FALLACY #5: Bishop characterizes minerals in the withdrawal area as “significant” and “critical for national security.”
- TRUTH: The Bureau of Land Management’s “Mineral Potential Report for Lands Included in the Southwestern Oregon Watershed and Salmon Protection Act of 2015” did NOT find the area to hold “significant” minerals. Examiners found that potential for locating salable minerals—nickel—in the withdrawal area was “high,” but development potential of minerals in the withdrawal area was “low.” According to the U.S. Geological Survey, the minerals Bishop highlighted are not in restricted supply and not projected to be in restricted supply. Moreover, only nickel is currently verifiable as present in the withdrawal area.
- According to USGS, in 2016, recycled nickel accounted for approximately 43 percent of U.S. nickel consumption, and imports came primarily from Canada and Mexico. Because the risk of supply disruption is low, the U.S. Government no longer holds nickel in the National Defense Stockpile. In 2016 the price of nickel continued to decline because of market oversupply. Neither scandium or cobalt, other minerals found in the region, exist in economically viable or recoverable quantities.
FALLACY #6: Bishop implies the mineral withdrawal was a top-down, last-minute action of the Obama administration.

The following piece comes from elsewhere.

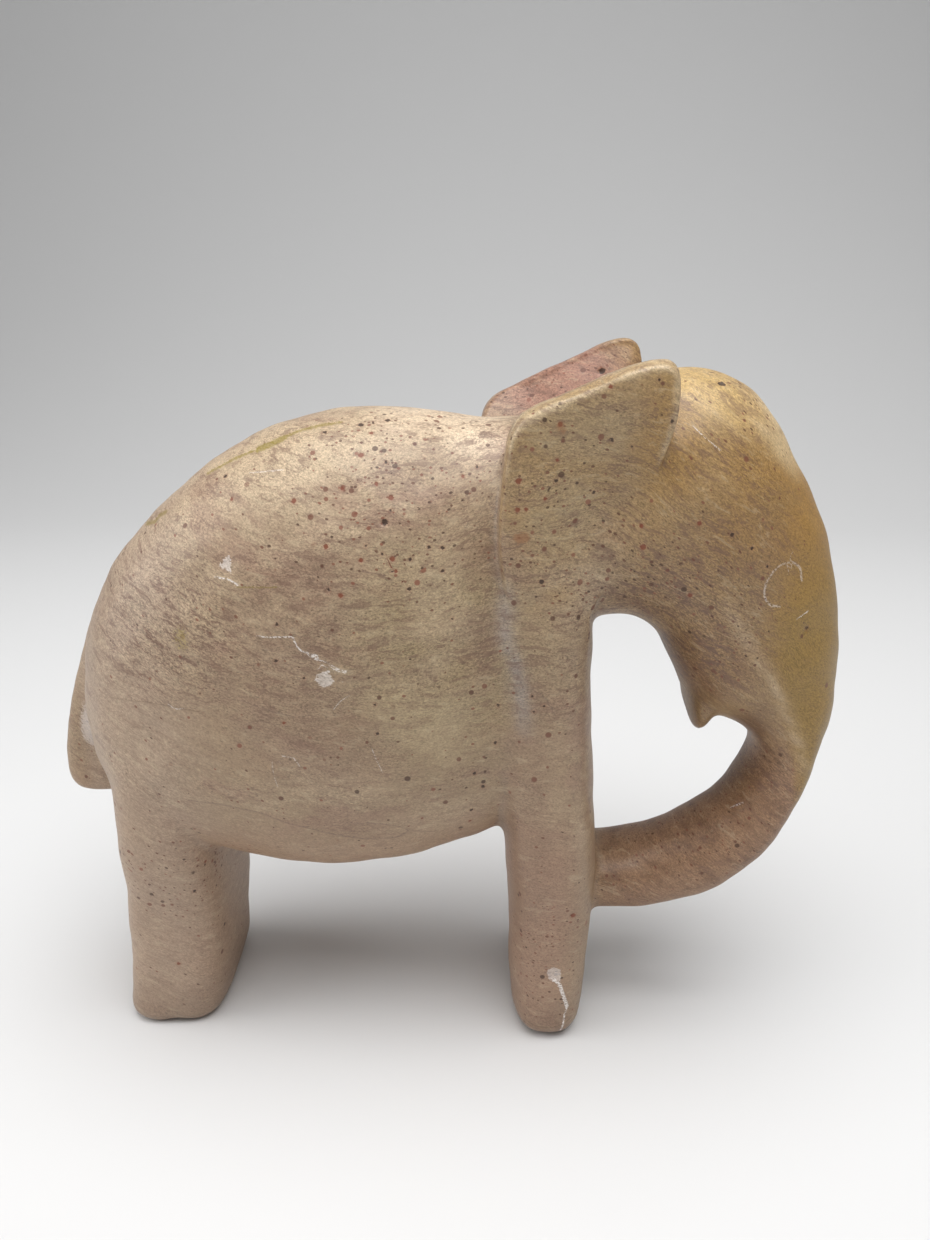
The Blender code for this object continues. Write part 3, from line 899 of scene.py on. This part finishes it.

- TRUTH: The southwestern Oregon mineral withdrawal was the culmination of a nearly two-year public process officiated by the Forest Service and Bureau of Land Management, which included the preparation of an environmental assessment, three large public meetings, and two comment periods that generated 45,000 public comments, 99.9 percent of which were in favor of the withdrawal. Local businesses, community organizations, local government, tribes, and state government all supported the withdrawal.